Simmons describes himself as bicoastal, having recently purchased his apartment in New York City. He first moved there after graduating from Iowa State with a triple major in Veterinary Science, Business and Performing Arts. It was Pirates of Penzance at Iowa State that got him hooked on the stage. "I was bit by the bug". His first job in the Big Apple was a booking in the largest Equity children's theatre tour of Young Tom Edison that he took through the midwest, northeast and on into Alaska before returning to NYC and landing a gig as a swing in the 2000 Broadway version of Jesus Christ Superstar. He calls his casting "one of those flukes". He understudied 18 roles and went on in 12 of them, including the part of Annas. After Superstar, it was a wonderful 6-month tryst in End of the World Party with Jim J Bullock and then on to LA "to give it a try".

On the day of our conversation he was off to a booking of an episode of Showtime's The Cell about a terrorist cell in which he plays a green FBI surveillance agent. This is definitely "against type" as "I get a chance to say a lot of bad words". With some roles on TV and 2 major ones on the LA stage to his credit, Simmons forges full speed ahead, believing in himself as an actor: "I am a good storyteller." As far as music is concerned, "David Troy Francis will make me a better technician/musician. He will give me the tricks, the tools to be more engaging. I practice and I value my work, but he (Francis) has made me aware of 'perfect practice': doing it right the first time by looking at every note and respecting it."

When I suggested that his young age (28) might be a factor in not having it all together, he reminded me that Orlando Bloom is a star. "I don't want the excuse to be that I am too young, but rather that I am not prepared". How does he define success? "Getting to do what you love, getting paid for it, doing it well, and getting some recognition for it, in whatever form that takes".

Simmons' business mind is clearly at work as he calculates his rise. He also wants to be a producer like the phenomenal David Merrick, "but nicer". During his early beginnings in New York he got involved in summer stock with the Northern Lights Playhouse in Wisconsin that offers a "true rotating rep". In show biz terms, that means a different show 7 days a week: set comes down and the next one goes up in a matter of hours. During that time as well as acting in the various plays, he learned marketing and advertising and on his return to NYC in 1998 went to work in marketing and promotions for such shows as Phantom of the Opera, Miss Saigon and Julie Taymor's now esoteric Green Bird. Not a bad start, kiddo! He also finds time to learn Mandarin. Why? With China's super power status imposing more and more, why let a language be the barrier? "So I can take my Broadway shows to China. It's good business; it's where the people are".
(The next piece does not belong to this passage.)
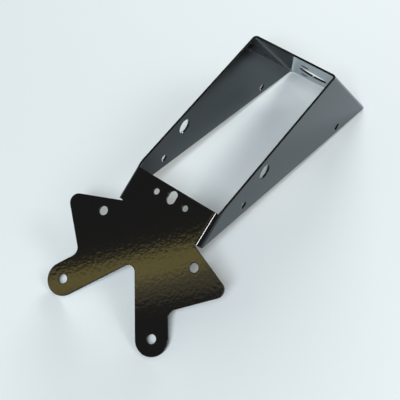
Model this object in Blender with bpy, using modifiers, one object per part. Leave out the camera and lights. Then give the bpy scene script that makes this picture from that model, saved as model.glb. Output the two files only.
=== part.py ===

Robert Sean Leonard, Guy Pearce, Johnny Depp and Ian McKellan are role models, so Simmons definitely aims high, but still has his feet firmly planted. His ultimate goal? "To tell great stories, even if it's in a small theatre in Wisconsin, as long as I can make a small, but livable wage".

And the role he longs to play more than any other? "Fool in King Lear. He embodies the humanity that Lear progressively loses during the course of the play. It is 'love' that we want to follow us around even though life happens".

For a man his age, Simmons seems to possess enough wisdom to get him through the hard times. He will not accept just any part to get by. "I have a hard time with gratuitous, foul language and nudity in a show. Nudity needs to have a reason. There's enough shock value in the world".

At 2 or 3 points during the conversation Simmons referred to himself as a 'great' singer, then, perhaps for fear that I might interpret his as an overly audacious ego, changed his phrasing to a 'good' singer. Quite to the contrary, I am impressed with audacity, as long as you can put your money where your mouth is. Adam Simmons certainly can. I interrupted him by saying, "No, Adam, you are a great singer and, with your consistent efforts and perseverance, you are well on your way to becoming even greater".